I marveled at my ability to send my first born away and not worry. I laughed at friends who poured over "bunk 1"—a modern day peeping tom that allows parents to view photos of their kids at camp—analyzing every facial expression.
Well, I have become that parent; the nitpicker who tries to interpret and understand the nuances of her kid’s camp experience from afar.
I am fortunate. She likes the camera, so there is plenty to analyze. I just wish I wouldn’t nitpick. For instance, has she made any new friends? If pictures tell a story, she has exactly two friends. I love her two friends, but since she was split up from most of the girls in last year’s bunk does this mean she doesn’t like her new bunk?
And not to nitpick, but does she have to wear a shirt on a hot sticky day and then loan it to a friend instead of putting it in the wash? Have I taught her nothing about personal hygiene?
As I dissect her letters from camp, my husband accuses me taking nitpicking to new heights. If you can call them letters. One was a list of items to mail; another was three sentences thanking us for sending said items. I know that no news is good news, but is it so much to expect that my ten year old will tell me what activities she has chosen?
And not to nitpick, but as much as I do, I am weary of my nitpickers support group, the assembly of friends and acquaintances who similarly obsess about their kids’ overnight experience. I must field half a dozen calls or e-mails a day soliciting my input on a letter, photo, or lack thereof.

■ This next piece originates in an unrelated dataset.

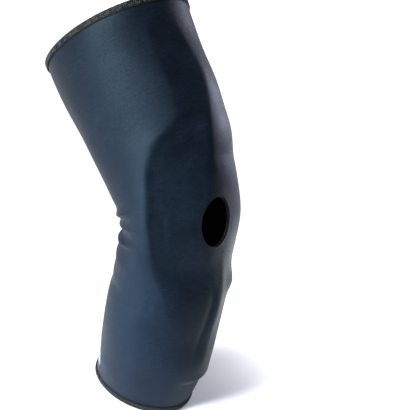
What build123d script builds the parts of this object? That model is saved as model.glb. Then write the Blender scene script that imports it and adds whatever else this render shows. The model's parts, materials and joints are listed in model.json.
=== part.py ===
"""Pull-on knee brace: a laminated elastic sleeve with an open patella, bent as on a knee.

Millimetres, +Z up. The calf half stands upright on its hem, the knee's front faces -Y and
the thigh half leans back towards +Y. The origin is under the middle of the whole sleeve.
"""
from build123d import *
import os
from math import ceil, cos, degrees, radians, sin

os.makedirs("parts", exist_ok=True)

# ---- centre line: straight calf, round bend at the knee, straight thigh ----
LENGTH = 381.0            # along the centre line, hem to hem
REST_FLEXION = 46.4       # how far the knee is bent as the sleeve rests, degrees
BEND_RADIUS = 80.0        # of the centre line at the knee
BEND_MIDDLE = 194.0       # distance of the knee joint from the calf hem, along the line
CALF_AXIS_Y = -69.36      # puts the origin under the middle of the sleeve

# ---- girth: (distance above the calf hem, half width, depth in front, depth behind) ----
STATIONS = [
    (0.0, 44.5, 50.0, 56.0),      # calf hem
    (38.0, 53.5, 57.5, 51.5),
    (84.0, 61.0, 56.5, 51.0),     # fullest part of the calf
    (130.0, 61.0, 54.0, 52.0),
    (164.0, 62.0, 46.0, 50.5),    # under the kneecap
    (194.0, 63.0, 47.0, 53.0),    # knee joint
    (224.0, 63.0, 58.0, 57.5),
    (256.0, 64.0, 70.5, 62.0),    # above the kneecap
    (297.0, 67.5, 75.5, 68.0),
    (343.0, 69.0, 73.0, 79.0),
    (381.0, 65.0, 78.5, 86.0),    # thigh hem
]

# ---- laminate, from the outside in ----
PLIES = (
    ("face_fabric", 0.45),
    ("foam_core", 2.0),
    ("lining", 0.45),
)
GLUE = 0.05               # glue line between two plies
REST_GAP = 0.08           # between the wall and what is sewn or pressed on it
WALL = sum(thickness for _, thickness in PLIES) + 2 * GLUE

# ---- zones of the sleeve ----
KNEE_REACH = 78.0         # the part that takes up the bend, each way from the knee joint
ZONE_GAP = 0.4            # clearance between two zones
CALF_TOP = BEND_MIDDLE - KNEE_REACH
THIGH_BOTTOM = BEND_MIDDLE + KNEE_REACH
ZONES = {
    "calf": (0.0, CALF_TOP - ZONE_GAP / 2),
    "knee": (CALF_TOP + ZONE_GAP / 2, THIGH_BOTTOM - ZONE_GAP / 2),
    "thigh": (THIGH_BOTTOM + ZONE_GAP / 2, LENGTH),
}

# ---- kneecap opening, cut through all the plies ----
OPENING_CENTRE = 190.0    # along the centre line
OPENING_WIDTH = 37.0
OPENING_HEIGHT = 48.0

# ---- hems: a tape folded over the edge, sewn down with zigzag stitches ----
TAPE = 0.7
HEM_WIDTH = 7.0
THREAD = 0.4
STITCH_MARGIN = 1.2       # from the stitches to the tape's two edges

# ---- back seam ----
SEAM_WIDTH = 6.0
SEAM_TAPE_WIDTH = 14.0
SEAM_TAPE_THICK = 0.4
SEAM_END = HEM_WIDTH + 1.0

# ---- care label, inside the thigh hem beside the back seam ----
LABEL_WIDTH = 22.0
LABEL_LENGTH = 38.0
LABEL_THICK = 0.3
LABEL_SIDE = 12.0         # from the back seam to the label's near edge
LABEL_STITCH_WIDTH = 1.2
LABEL_STITCH_MARGIN = 1.0

# ---- plain transfer patch, outside the calf at the back ----
PATCH_WIDTH = 14.0
PATCH_HEIGHT = 34.0
PATCH_CORNER = 2.0
PATCH_THICK = 0.2
PATCH_CENTRE = 37.0       # above the hem
PATCH_TURN = 52.0         # from straight behind towards the outer side, degrees

SECTION_STEP = 10.0       # the longest stretch between two sections of a loft
FAR = 900.0               # size of a cutter that reaches beyond the whole sleeve


def centre(distance):
    """Point of the centre line at a distance from the calf hem, and the line's tilt there."""
    flexion = radians(REST_FLEXION)
    bend_length = BEND_RADIUS * flexion
    bend_start = BEND_MIDDLE - bend_length / 2
    tilt = min(max((distance - bend_start) / BEND_RADIUS, 0.0), flexion)
    below = min(distance, bend_start)
    above = max(distance - bend_start - bend_length, 0.0)
    y = CALF_AXIS_Y + BEND_RADIUS * (1 - cos(tilt)) + above * sin(tilt)
    z = below + BEND_RADIUS * sin(tilt) + above * cos(tilt)
    return (0.0, y, z), tilt


def section_plane(distance):
    """Plane across the sleeve: its x is the object's x and its y points to the back."""
    point, tilt = centre(distance)
    return Plane(origin=point, x_dir=(1, 0, 0), z_dir=(0, sin(tilt), cos(tilt)))


def girth(distance):
    """Half width, front depth and back depth at a distance, on a smooth curve by the stations."""
    last = len(STATIONS) - 1
    below = max(i for i in range(last) if STATIONS[i][0] <= distance)
    start, end = STATIONS[below][0], STATIONS[below + 1][0]
    span = end - start
    t = (distance - start) / span
    values = []
    for column in (1, 2, 3):
        slopes = []
        for i in (below, below + 1):
            before, after = STATIONS[max(i - 1, 0)], STATIONS[min(i + 1, last)]
            slopes.append((after[column] - before[column]) / (after[0] - before[0]))
        rise = STATIONS[below + 1][column] - STATIONS[below][column]
        bow = (1 - t) * (slopes[0] * span - rise) - t * (slopes[1] * span - rise)
        values.append(STATIONS[below][column] + t * rise + t * (1 - t) * bow)
    return values


def evenly(low, high):
    """Distances from low to high, at most SECTION_STEP apart."""
    count = ceil((high - low) / SECTION_STEP)
    return [low + (high - low) * i / count for i in range(count + 1)]


def ring(distance, inset):
    """Outline across the sleeve, an inset under its outer face: two half ellipses."""
    half_width, front, back = (value - inset for value in girth(distance))
    front_arc = EllipticalCenterArc((0, 0), half_width, front, 180, arc_size=180)
    back_arc = EllipticalCenterArc((0, 0), half_width, back, 0, arc_size=180)
    return section_plane(distance) * Wire([front_arc, back_arc])


def wall(low, high, outer_inset, inner_inset):
    """The sleeve's wall from one distance to another, and from one inset to another."""
    solids = []
    for inset in (outer_inset, inner_inset):
        solids.append(Solid.make_loft([ring(distance, inset) for distance in evenly(low, high)]))
    return solids[0] - solids[1]


def back_strip(low, high, x_low, x_high, outer_inset, inner_inset):
    """A strip of the wall that runs down the sleeve's back between two x values."""
    slab = Pos((x_low + x_high) / 2, 0, 0) * Box(x_high - x_low, FAR, FAR)
    strips = wall(low, high, outer_inset, inner_inset) & slab
    return strips.solids().sort_by(Axis.Y)[-1]


def kneecap_cutter():
    """Oval bar that cuts the opening out of the front wall."""
    plane = section_plane(OPENING_CENTRE)
    facing = Plane(origin=plane.origin, x_dir=(1, 0, 0), z_dir=-plane.y_dir)
    return extrude(facing * Ellipse(OPENING_WIDTH / 2, OPENING_HEIGHT / 2), FAR)


def save(shape, node):
    """Write one node's solids."""
    export_step(shape, f"parts/{node}.step")


def ply(node_ending, outer_inset, inner_inset):
    """One ply of the laminate, in its three zones. The knee zone has the opening."""
    for zone, (low, high) in ZONES.items():
        low = max(low, TAPE + REST_GAP)
        high = min(high, LENGTH - TAPE - REST_GAP)
        shape = wall(low, high, outer_inset, inner_inset)
        if zone == "knee":
            shape -= kneecap_cutter()
        save(shape, f"{zone}_{node_ending}")


def hem(zone, edge, inward):
    """Folded tape around a hem, and the bands of stitches on its two faces.

    edge is the hem's distance along the centre line, and inward is +1 or -1, away from it.
    """
    def band(start, end, outer_inset, inner_inset):
        low, high = sorted((edge + inward * start, edge + inward * end))
        return wall(low, high, outer_inset, inner_inset)

    outer_face = -REST_GAP - TAPE
    inner_face = WALL + REST_GAP + TAPE
    folded = band(0.0, HEM_WIDTH, outer_face, inner_face)
    filling = band(TAPE, HEM_WIDTH, -REST_GAP, WALL + REST_GAP)
    save(folded - filling, f"{zone}_hem_binding")
    row = (STITCH_MARGIN, HEM_WIDTH - STITCH_MARGIN)
    outside = band(*row, outer_face - REST_GAP - THREAD, outer_face - REST_GAP)
    inside = band(*row, inner_face + REST_GAP, inner_face + REST_GAP + THREAD)
    save(Compound(children=[outside, inside]), f"{zone}_hem_stitching")


def back_seam():
    """Flat stitches outside and a soft tape inside, down the back of each zone."""
    for zone, (low, high) in ZONES.items():
        ends = (max(low, SEAM_END), min(high, LENGTH - SEAM_END))
        half = SEAM_WIDTH / 2
        save(back_strip(*ends, -half, half, -REST_GAP - THREAD, -REST_GAP), f"{zone}_back_seam_stitching")
        half = SEAM_TAPE_WIDTH / 2
        skin = WALL + REST_GAP
        save(back_strip(*ends, -half, half, skin, skin + SEAM_TAPE_THICK), f"{zone}_back_seam_tape")


def care_label():
    """Blank woven label inside the thigh, held along its top edge by a row of stitches."""
    top = LENGTH - SEAM_END
    sides = (LABEL_SIDE, LABEL_SIDE + LABEL_WIDTH)
    skin = WALL + REST_GAP
    label = back_strip(top - LABEL_LENGTH, top, *sides, skin, skin + LABEL_THICK)
    save(label, "care_label")
    skin += LABEL_THICK + REST_GAP
    row_top = top - LABEL_STITCH_MARGIN
    row_sides = (sides[0] + LABEL_STITCH_MARGIN, sides[1] - LABEL_STITCH_MARGIN)
    row = back_strip(row_top - LABEL_STITCH_WIDTH, row_top, *row_sides, skin, skin + THREAD)
    save(row, "care_label_stitching")


def transfer_patch():
    """Plain film pressed on the calf, bent with the fabric."""
    turn = radians(PATCH_TURN)
    facing = Plane(
        origin=(0, CALF_AXIS_Y, PATCH_CENTRE),
        x_dir=(cos(turn), sin(turn), 0),
        z_dir=(-sin(turn), cos(turn), 0),
    )
    outline = facing * RectangleRounded(PATCH_WIDTH, PATCH_HEIGHT, PATCH_CORNER)
    film = wall(SEAM_END, PATCH_CENTRE + PATCH_HEIGHT, -REST_GAP - PATCH_THICK, -REST_GAP)
    save(film & extrude(outline, FAR), "calf_transfer_patch")


inset = 0.0
for node_ending, thickness in PLIES:
    ply(node_ending, inset, inset + thickness)
    inset += thickness + GLUE

hem("calf", 0.0, 1)
hem("thigh", LENGTH, -1)
back_seam()
care_label()
transfer_patch()

knee_point, knee_tilt = centre(BEND_MIDDLE)
print("knee axis at", [round(value, 2) for value in knee_point], "tilt", round(degrees(knee_tilt), 2))
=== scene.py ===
"""Looks of a pull-on knee brace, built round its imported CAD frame.

Metres, in the CAD's own frame: the calf stands on its hem, the knee's front faces -Y and the
thigh leans back. Every piece is worked out on the sleeve's skin, a function of the distance
along the centre line, the angle round it and the depth under the outer face.
"""
import bpy
import json
from math import cos, pi, radians, sin
import numpy as np
from mathutils import Matrix, Vector


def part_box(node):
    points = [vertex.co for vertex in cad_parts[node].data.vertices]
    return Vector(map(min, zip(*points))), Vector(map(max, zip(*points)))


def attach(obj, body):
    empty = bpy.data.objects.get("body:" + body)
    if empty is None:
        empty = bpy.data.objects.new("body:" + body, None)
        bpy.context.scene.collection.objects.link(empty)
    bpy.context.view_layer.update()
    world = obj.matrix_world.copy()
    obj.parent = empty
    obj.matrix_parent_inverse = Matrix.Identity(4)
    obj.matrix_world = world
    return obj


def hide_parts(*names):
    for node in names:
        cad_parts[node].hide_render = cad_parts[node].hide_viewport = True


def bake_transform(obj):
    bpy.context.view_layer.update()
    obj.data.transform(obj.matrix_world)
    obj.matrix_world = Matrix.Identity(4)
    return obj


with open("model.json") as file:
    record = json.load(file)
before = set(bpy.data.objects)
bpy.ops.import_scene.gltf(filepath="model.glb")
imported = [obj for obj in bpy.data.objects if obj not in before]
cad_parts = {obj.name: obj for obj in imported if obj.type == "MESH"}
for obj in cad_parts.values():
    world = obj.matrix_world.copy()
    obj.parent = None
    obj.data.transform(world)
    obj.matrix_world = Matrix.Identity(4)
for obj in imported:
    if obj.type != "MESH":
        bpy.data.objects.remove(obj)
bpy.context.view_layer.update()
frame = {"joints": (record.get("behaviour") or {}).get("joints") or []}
scene = bpy.context.scene
MM = 0.001
KNEE = Vector(frame["joints"][0]["pos_m"])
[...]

I am considered one of the fortunate ones in this group and my membership is tenuous at best because her letters—though devoid of information—are also devoid of complaints. And she is smiling in the pictures.
As I said to a friend recently who suffers from missing his son, sending a child away to camp is one of the more selfless acts we do as parents. We have to entrust their care to other adults, but also have faith that they will be able to problem solve without us there to guide them. And we miss them much more than they miss us (hopefully!)
And I suppose that is where all the nitpicking comes from. It is hard to relinquish control. In my daughter’s final two weeks at camp I plan to do just that. Of course, this was made much easier when my neighbor returned from a visit to the camp yesterday. She informed me that Julia was beaming, and she seems much happier at camp than she ever does at home.
Not sure what that says about our parenting, but I’ll take it!